Greencore has also today issued a notice convening its annual general meeting to be held on 31 January 2011 at the later of the conclusion of the Greencore shareholder meeting and 12.30 p.m.  The Chairman's letter to shareholders dated 22 December 2010, including SCRIP Final Dividend details, the Company's Report and Accounts for the year ended 24 September 2010 and notice of the annual general meeting are available for viewing and downloading at www.greencore.com.

___________________________

This announcement is not intended to, and does not constitute, or form any part of an offer to sell or an invitation to purchase, otherwise acquire, subscribe for, sell or otherwise dispose of, any securities or the solicitation of an offer to purchase or subscribe for any securities pursuant to the Merger or otherwise.

This announcement does not constitute an offer to purchase, sell or exchange or the solicitation of an offer to purchase, sell or exchange any securities or the solicitation of any vote or approval in any jurisdiction pursuant to the Merger or otherwise, nor shall there be any purchase, sale or exchange of securities or such solicitation in any jurisdiction in which such offer sale or exchange would be unlawful prior to the registration or qualification under the laws of such jurisdiction.

This announcement does not constitute a prospectus or prospectus equivalent document. Greencore shareholders are advised to read carefully the shareholder circular prepared by Greencore in relation to the Merger.

There can be no assurance that the Merger will be consummated or that the anticipated benefits will be realised. The Merger is subject to various approvals and the fulfilment of certain conditions, and there can be no assurance that any such approvals will be obtained and/or such conditions will be met.

This announcement has been prepared for the purposes of complying with Irish and English law and the UK Code and Irish Takeover Rules and the information disclosed may not be the same as that which would have been disclosed if this announcement had been prepared in accordance with the laws and regulations of any jurisdiction outside of Ireland and the United Kingdom.

The release, publication or distribution of this announcement in jurisdictions other than Ireland and the United Kingdom may be restricted by law and therefore any persons who are subject to the laws or regulations of any jurisdiction other than Ireland and the United Kingdom should inform themselves about, and observe, any applicable requirements.

Notice to U.S. Investors

The information contained herein does not constitute an offer of securities for sale in the United States or offer to acquire securities in the United States.

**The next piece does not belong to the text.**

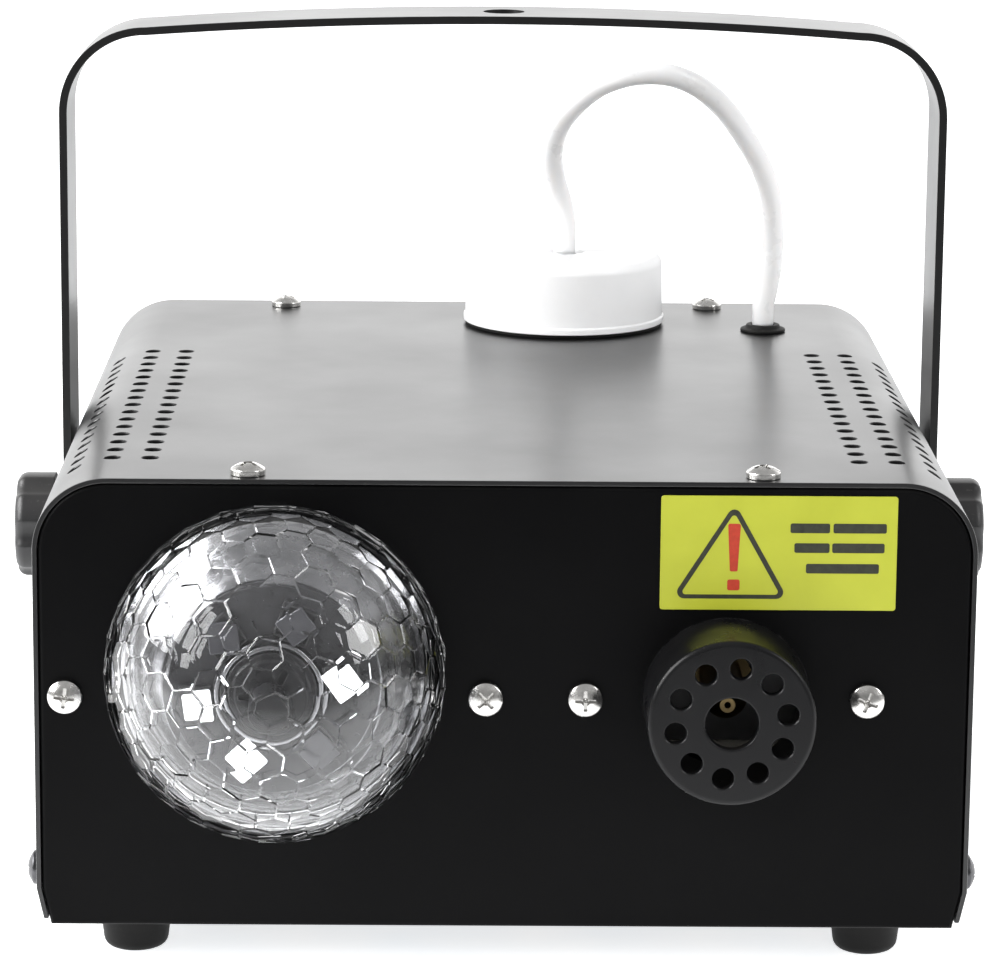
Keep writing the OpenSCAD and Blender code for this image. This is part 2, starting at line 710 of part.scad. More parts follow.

The Greencore ordinary shares have not been, and are not intended to be, registered under the U.S. Securities Act of 1933, as amended (the "Securities Act") and may not be offered or sold, directly or indirectly, into the United States except pursuant to an applicable exemption.  The Greencore ordinary shares are intended to be made available within the United States in connection with the Merger pursuant to an exemption from the registration requirements of the Securities Act.

The Merger relates to the securities of a non-U.S. company.  The Merger is subject to disclosure and procedural requirements of Ireland and the United Kingdom, which are different from those of the United States.  Financial statements included in the document, if any, have been prepared in accordance with International Financial Reporting Standards as adopted by the European Union, which may not be comparable to the financial statements of United States companies.

It may be difficult for you to enforce your rights and any claim you may have arising under the U.S. federal securities laws, since Greencore and Northern Foods are located in Ireland and the United Kingdom, respectively, and some or all of their officers and directors may be residents of Ireland, the United Kingdom or other non-U.S. countries. You may not be able to sue a non-U.S. company or its officers or directors in a non-U.S. court for violations of the U.S. securities laws. It may be difficult to compel a non-U.S. company and its affiliates to subject themselves to a U.S. court's judgment.